Полковник медленно начал прохаживаться от дверей к окнам, между стоявшими у нар арестантами.
— Камерному старосте за чистоту и порядок спасибо, спасибо камере за поддержку старосты.
— Рады стараться, ваше высокоблагородие!
— За старанье спасибо… Месяц назад я заходил к вам с доктором, сейчас зашел с ним же, в тот раз камера ручалась, что выпущенный на волю поп Серапион не убежит,— он бежал… Я приехал вам заявить, что верить арестантскому ручательству больше не буду!
В камере минуты три стояла мертвая тишина: недоуменно повертывались бритые головы друг к другу, оглядывая начальство: видна была растерянность от неожиданности, камерный староста представлял столб изумления.

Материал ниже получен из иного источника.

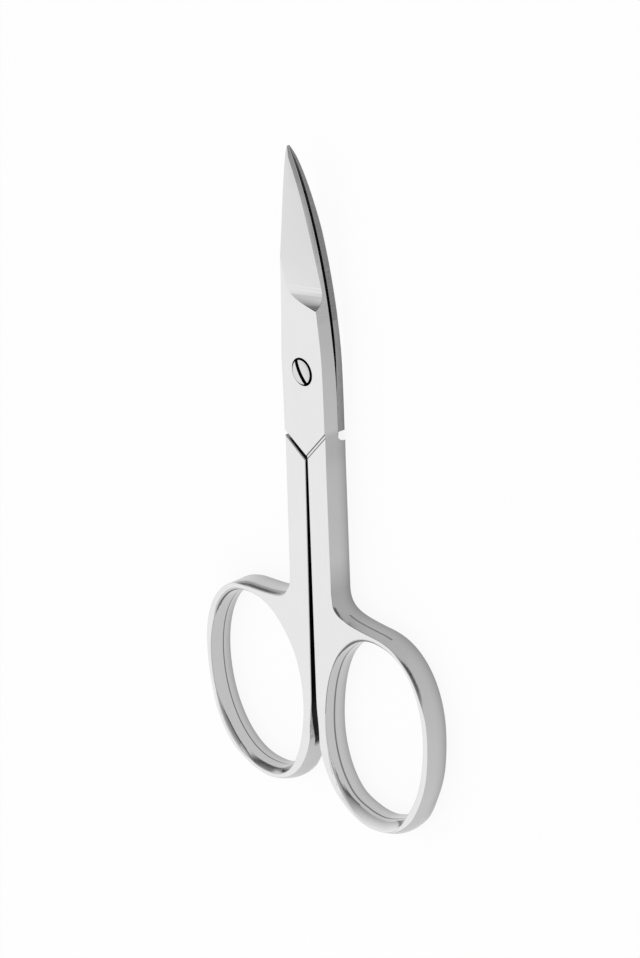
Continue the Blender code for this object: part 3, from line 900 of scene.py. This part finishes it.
def mapped(tree, value, edge, levels=(0, 1), way="LINEAR"):
    """A value that runs between two levels while another crosses an edge."""
    dials = dict(zip(("From Min", "From Max", "To Min", "To Max"), (*edge, *levels)))
    spread = new_node(tree, "ShaderNodeMapRange", dials, interpolation_type=way)
    wire(tree, value, spread.inputs["Value"])
    return spread.outputs["Result"]


def ramp(tree, value, stops, way="LINEAR"):
    """A grey that runs through stops of a value, from 0 to 1, and a level."""
    node = new_node(tree, "ShaderNodeValToRGB")
    node.color_ramp.interpolation = way
    wire(tree, value, node.inputs["Fac"])
    elements = node.color_ramp.elements
    elements[0].color, elements[1].color = grey(stops[0][1]), grey(stops[-1][1])
    for at, level in stops[1:-1]:
        elements.new(at).color = grey(level)
    return node.outputs["Color"]


def reach_along(tree, place, direction):
    """How far a place or direction reaches along another direction."""
    reach = new_node(tree, "ShaderNodeVectorMath", operation="DOT_PRODUCT")
    reach.inputs[1].default_value = direction
    wire(tree, place, reach.inputs[0])
    return reach.outputs["Value"]


def added(tree, first, second, **settings):
    """The sum of two values."""
    total = new_node(tree, "ShaderNodeMath", operation="ADD", **settings)
    wire(tree, first, total.inputs[0])
    wire(tree, second, total.inputs[1])
    return total.outputs[0]


def both_colours(tree, way, first, second):
    """Two colours multiplied, or the lighter of them."""
    mixed = new_node(tree, "ShaderNodeMix", data_type="RGBA", blend_type=way)
    mixed.inputs["Factor"].default_value = 1
    wire(tree, first, mixed.inputs["A"])
    wire(tree, second, mixed.inputs["B"])
    return mixed.outputs["Result"]


def shaded(tree, place, direction, stops):
    """A factor that changes smoothly in a direction, through stops of a place and a level."""
    start, end = stops[0][0], stops[-1][0]
    along = mapped(tree, reach_along(tree, place, direction), (start, end))
    return ramp(tree, along, [((at - start) / (end - start), level) for at, level in stops])


def wedge_of_shadow(tree, place):
    """Painted shadow deep in the seam, which narrows to a wedge where the rings part and ends below it."""
    wedge = shaded(tree, place, (0, -0.18, 1), ((0.0092, 0.03), (0.00936, 1)))
    below = shaded(tree, place, (0, 1, 0), ((-0.039, 1), (-0.038, 0)))
    return both_colours(tree, "LIGHTEN", wedge, below)


def make_noise_group(name, result, dials, edge):
    """A shared effect: noise on a vector, with its middle range spread from 0 to 1."""
    group = bpy.data.node_groups.new(name, "ShaderNodeTree")
    group.interface.new_socket("Vector", in_out="INPUT", socket_type="NodeSocketVector")
    group.interface.new_socket(result, in_out="OUTPUT", socket_type="NodeSocketFloat")
    given, put_out = group.nodes.new("NodeGroupInput"), group.nodes.new("NodeGroupOutput")
    noise = new_node(group, "ShaderNodeTexNoise", dials)
    wire(group, given.outputs["Vector"], noise.inputs["Vector"])
    wire(group, mapped(group, noise.outputs["Fac"], edge), put_out.inputs[result])


def make_grain_group():
    """Fine scratches that a wheel or belt leaves: thin streaks among finer ones."""
    dials = {"Scale": 1, "Detail": 5, "Roughness": 0.65}
    make_noise_group("grinding_grain", "Streaks", dials, (0.32, 0.68))


def make_handling_group():
    """Broad, faint unevenness of polish from handling."""
    make_noise_group("handling_marks", "Marks", {"Scale": 130, "Detail": 3}, (0.35, 0.65))


def effect(tree, name, vector):
    """One of the shared effects, placed in a material."""
    node = new_node(tree, "ShaderNodeGroup", node_tree=bpy.data.node_groups[name])
    wire(tree, vector, node.inputs["Vector"])
    return node.outputs[0]


def steel(name, tone, roughness, grain, along=(), painted_shade_upwards=(), seam_shadow=False):
    """A ground or polished steel: its tone and roughness vary with its grain and handling, and ramps along
    Y and Z and the seam's wedge darken its colour where a finish asks, most of them painted shade.
    """
    material = bpy.data.materials.new(name)
    material.use_nodes = True
    tree = material.node_tree
    shader = tree.nodes["Principled BSDF"]
    shader.inputs["Metallic"].default_value = 1
    place = new_node(tree, "ShaderNodeTexCoord").outputs["Object"]
    stretch = new_node(tree, "ShaderNodeMapping", {"Scale": grain.streaks})
    wire(tree, place, stretch.inputs["Vector"])
    streaks = effect(tree, "grinding_grain", stretch.outputs["Vector"])
    marks = effect(tree, "handling_marks", place)
    colour = new_node(tree, "ShaderNodeMix", data_type="RGBA")
    colour.inputs["A"].default_value = grey(tone * (1 - grain.contrast))
    colour.inputs["B"].default_value = grey(min(1, tone * (1 + grain.contrast)))
    wire(tree, streaks, colour.inputs["Factor"])
    result = colour.outputs["Result"]
    # Ramps that darken the colour: upwards they are painted shade, and the seam's wedge is a painted
    # shadow.
    shades = []
    for direction, stops in (((0, 1, 0), along), ((0, 0, 1), painted_shade_upwards)):
        if stops:
            shades.append(shaded(tree, place, direction, stops))
    if seam_shadow:
        shades.append(wedge_of_shadow(tree, place))
    for darkness in shades:
        result = both_colours(tree, "MULTIPLY", result, darkness)
    wire(tree, result, shader.inputs["Base Color"])
    levels = [roughness * share for share in ROUGHNESS_RANGE]
    wire(tree, mapped(tree, added(tree, streaks, marks), (0, 2), levels), shader.inputs["Roughness"])
    bump = new_node(tree, "ShaderNodeBump", {"Strength": 1, "Distance": grain.depth})
    wire(tree, streaks, bump.inputs["Height"])
    wire(tree, bump.outputs["Normal"], shader.inputs["Normal"])


def make_polished_face_steel():
    """Flat front and back faces, bright from the polishing wheel."""
    steel("polished_face_steel", tone=0.8, roughness=0.14, grain=FACE_GRAIN)


def make_outer_side_steels():
    """Upright outer sides of the shanks and rings, ground along their length, with painted shade towards
    their foot by the table and, on the front half, painted shade that varies along their length.
    """
    along = (
        (-0.047, 1), (-0.03, 0.98), (-0.02, 0.88), (-0.017, 0.76), (-0.014, 0.74),
        (-0.0095, 0.95), (-0.004, 0.93), (0.0028, 0.9), (0.0055, 0.83), (0.0078, 0.85),
        (0.0085, 1), (0.016, 0.92), (0.021, 0.87),
    )
    foot = ((0, 0.66), (0.0005, 0.82), (0.001, 0.93), (0.0017, 1))
    steel("front_side_painted_shade_steel", tone=0.535, roughness=0.22, grain=SIDE_GRAIN, along=along, painted_shade_upwards=foot)
    steel("back_side_painted_shade_steel", tone=0.54, roughness=0.22, grain=SIDE_GRAIN, painted_shade_upwards=foot)


def make_back_lap_side_steel():
    """The back lap's side, which is ground rougher than the shank's, is painted darker than it, with
    painted shade deepening towards its foot.
    """
    foot = ((0, 0.7), (0.001, 1))
    steel("back_lap_side_painted_shade_steel", tone=0.3, roughness=0.28, grain=LAP_SIDE_GRAIN, painted_shade_upwards=foot)


def make_front_seam_steel():
    """The front half's side across the seam, with painted shade between the shanks and towards its foot."""
    along = ((-0.034, 1), (-0.031, 0.8), (-0.028, 0.4), (-0.025, 0.2))
    foot = ((0, 0.5), (0.002, 0.9), (0.0035, 1))
    steel("front_seam_painted_shade_steel", tone=0.54, roughness=0.3, grain=SEAM_GRAIN, along=along, painted_shade_upwards=foot)


def make_back_seam_steel():
    """The back half's side across the seam: painted light round a painted shadow wedge, and its plain tone
    lower down.
    """
    along = ((-0.0372, 0.57), (-0.0364, 1))
    steel("back_seam_painted_light_and_shade_steel", tone=0.95, roughness=0.3, grain=SEAM_GRAIN, along=along, seam_shadow=True)


def make_spine_steels():
    """Upright sides of the blades, ground across; the back one is painted darker, painted shade."""
    steel("front_spine_steel", tone=0.45, roughness=0.28, grain=FRONT_SPINE_GRAIN)
    steel("back_spine_painted_shade_steel", tone=0.225, roughness=0.3, grain=BACK_SPINE_GRAIN)


def make_blade_face_steels():
    """Ground faces of the blades and of the scoops at their roots, with a fine grain across them."""
    steel("blade_face_steel", tone=0.79, roughness=0.16, grain=BLADE_GRAIN)
    steel("scoop_steel", tone=0.76, roughness=0.3, grain=BLADE_GRAIN)


def make_edge_bevel_steel():
    """Bevels of the cutting edges, ground across and left a little rough."""
    along = ((0.026, 0.9), (0.031, 0.96), (0.037, 1), (0.039, 0.9), (0.042, 0.74), (0.046, 0.66))
    steel("edge_bevel_steel", tone=0.51, roughness=0.26, grain=BEVEL_GRAIN, along=along)


def make_ring_inside_steel():
    """Polished walls of the finger holes, with painted shade towards their foot by the table."""
    foot = ((0, 0.68), (0.0006, 0.9), (0.0012, 1))
    steel("ring_inside_painted_shade_steel", tone=0.54, roughness=0.17, grain=RING_GRAIN, painted_shade_upwards=foot)


def make_crease_steel():
    """The crease that polishing left along the walls, painted dark: painted shade in the crease."""
    steel("crease_painted_shade_steel", tone=0.2, roughness=0.25, grain=CREASE_GRAIN)


def make_hole_rim_steels():
    """Rims of the finger holes, scooped at the bottom and rolled over at the top: the scooped rim is
    painted light, a painted highlight that fades deeper down, and the rolled rim is painted dark, a painted
    dark reflection.
    """
    painted_highlight_by_depth = ((0.0025, 0.45), (0.0035, 1))
    steel("scooped_rim_painted_light_steel", tone=0.9, roughness=0.25, grain=RING_GRAIN, painted_shade_upwards=painted_highlight_by_depth)
    steel("rolled_rim_painted_reflection_steel", tone=0.19, roughness=0.25, grain=CREASE_GRAIN)


def make_edge_steels():
    """Edges that the polishing wheel and wear have rounded and brightened, or rolled over; the rolled-over
    ones are painted darker, a painted dark reflection.
    """
    steel("softened_edge_steel", tone=0.6, roughness=0.16, grain=EDGE_GRAIN)
    steel("rolled_edge_painted_reflection_steel", tone=0.36, roughness=0.3, grain=ROLLED_EDGE_GRAIN)


def make_scribed_step_steel():
    """The fine steps along the notch, painted dark: painted shade in the steps."""
    steel("step_line_painted_shade_steel", tone=0.2, roughness=0.25, grain=EDGE_GRAIN)


def make_joint_face_steel():
    """Faces that rub at the joint, painted dark: painted shade in the gap between the blades."""
    steel("joint_face_painted_shade_steel", tone=0.34, roughness=0.3, grain=JOINT_GRAIN)


def make_seat_steel():
    """The screw's seat, rim and slot, painted near black: painted shade in the gap round the head and in
    the slot.
    """
    steel("seat_painted_shade_steel", tone=0.05, roughness=0.4, grain=SEAT_GRAIN)


def make_screw_head_steel():
    """The screw's head, turned and then polished."""
    steel("screw_head_steel", tone=0.72, roughness=0.16, grain=SCREW_GRAIN)


def make_finishes():
    """The two effects that the finishes share, and all the finishes."""
    make_grain_group()
    make_handling_group()
    make_polished_face_steel()
    make_outer_side_steels()
    make_back_lap_side_steel()
    make_front_seam_steel()
    make_back_seam_steel()
    make_spine_steels()
    make_blade_face_steels()
    make_edge_bevel_steel()
    make_ring_inside_steel()
    make_crease_steel()
    make_hole_rim_steels()
    make_edge_steels()
    make_scribed_step_steel()
    make_joint_face_steel()
    make_seat_steel()
    make_screw_head_steel()


# Studio

def make_white_table():
    """The table's white, which glows for the camera and in reflections and so stays even."""
    material = bpy.data.materials.new("white_table")
    material.use_nodes = True
    tree = material.node_tree
    shader = tree.nodes["Principled BSDF"]
    shader.inputs["Base Color"].default_value = grey(TABLE_TONE)
    shader.inputs["Roughness"].default_value = 1
    shader.inputs["Specular IOR Level"].default_value = 0
    shader.inputs["Emission Color"].default_value = grey(1)
    path = new_node(tree, "ShaderNodeLightPath").outputs
    seen = added(tree, path["Is Camera Ray"], path["Is Glossy Ray"])
    seen = added(tree, seen, path["Is Transmission Ray"], use_clamp=True)
    glow = new_node(tree, "ShaderNodeMath", operation="MULTIPLY")
    glow.inputs[1].default_value = TABLE_GLOW
    wire(tree, seen, glow.inputs[0])
    wire(tree, glow.outputs[0], shader.inputs["Emission Strength"])
    return material


def make_floor():
    """A white table that keeps the scissors' soft shadow."""
    put_all_down()
    bpy.ops.mesh.primitive_plane_add(size=TABLE_SIZE, location=(0, 0, -TABLE_BELOW))
    floor = bpy.context.object
    floor.name = "table"
    floor.data.materials.append(make_white_table())


def facing(tree, direction, towards):
    """How far the looked-at direction points towards a place in the studio, from -1 to 1."""
    return reach_along(tree, direction, Vector(towards).normalized())


def make_world():
    """A pale studio: a broad soft light over the left shoulder, and a low dark doorway beyond the tips."""
    world = bpy.data.worlds.new("studio")
    bpy.context.scene.world = world
    world.use_nodes = True
    tree = world.node_tree
    looked_at = new_node(tree, "ShaderNodeTexCoord").outputs["Generated"]
    key = ramp(tree, facing(tree, looked_at, KEY_TOWARDS), KEY_LEVELS, "B_SPLINE")
    by_door = facing(tree, looked_at, DOOR_TOWARDS)
    door = mapped(tree, by_door, DOOR_EDGE, (HORIZON_LEVEL, DOOR_LEVEL), "SMOOTHSTEP")
    low = mapped(tree, facing(tree, looked_at, (0, 0, 1)), HORIZON_EDGE, (1, 0), "SMOOTHSTEP")
    level = new_node(tree, "ShaderNodeMix", data_type="RGBA")
    wire(tree, low, level.inputs["Factor"])
    wire(tree, key, level.inputs["A"])
    wire(tree, door, level.inputs["B"])
    wire(tree, level.outputs["Result"], tree.nodes["Background"].inputs["Color"])


def make_camera():
    """The photograph's camera, fitted to the scissors' own sizes."""
    data = bpy.data.cameras.new("camera")
    data.lens = CAMERA_LENS
    data.sensor_width = CAMERA_SENSOR
    data.clip_start, data.clip_end = CAMERA_CLIP
    camera = bpy.data.objects.new("camera", data)
    bpy.context.scene.collection.objects.link(camera)
    right = Vector(CAMERA_RIGHT).normalized()
    back = Vector(CAMERA_BACK).normalized()
    up = back.cross(right).normalized()
    right = up.cross(back)
    turn = Matrix((right, up, back)).transposed().to_4x4()
    camera.matrix_world = Matrix.Translation(CAMERA_PLACE) @ turn
    bpy.context.scene.camera = camera


def main():
    """Make the finishes, dress each body with its piece, and set up the studio."""
    make_finishes()
    front_half = make_front_half()
    back_half = make_back_half()
    screw = make_screw()
    dressed = (
        (front_half, "front_body", "front_half", "front_half_steel"),
        (back_half, "back_body", "back_half", "back_half_steel"),
        (screw, "back_body", "pivot_screw", "screw_steel"),
    )
    for piece, body, node, slot in dressed:
        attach(piece, body)
        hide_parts(node)
    make_floor()
    make_world()
    make_camera()
    bpy.context.scene.view_settings.view_transform = "Standard"


main()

— Ваше высокоблагородие… так как опорочил… сделайте божескую милость,— вдруг отрывисто, возбужденно заговорил один из двух выступивших из рядов арестантов, поручались дозвольте разыскать, вернем… камера поручится, тюрьма поручится.
Малорослый, бритоголовый, приземистый оратор путался в словах, заикался, запинался, недоуменно повертывая головой в разные стороны. Его длинный, сухопарый, с лицом в веснушках, с тараканьими усами и рваной рубахе товарищ, беззвучно шевеля бескровными губами, стоял согнувшись, с наклоненной к нему головой.
— В чем дело? Как твоя фамилия? — спросил полковник оратора.
— Ручались за попа, он бежал. Я приехал заявить: верить ручательству больше не буду! — направляясь к выходу, выговорил полковник.
Брызгалин и Непомнящий шага на два подвинулись за уходившим: их лица были напряженно-озадачены, глаза быстро пробегали по рядам стоявших, стоявшие молчали.
— Позвольте изъясните, ваше высокоблагородие,— вытягиваясь в струнку, поедая глазами остановившееся начальство, заговорил камерный староста,— камера ручалась за попа, это точно, ваше высокоблагородие! Старик был смирный, тихий,— между прочим в душу не влезешь: ручались жалеючи… Поп человек новый, порядков наших тюремных не знает, раньше в каторге не бывал, не обучался… Далеко не уйдет, всенепременно ваше высокоблагородие.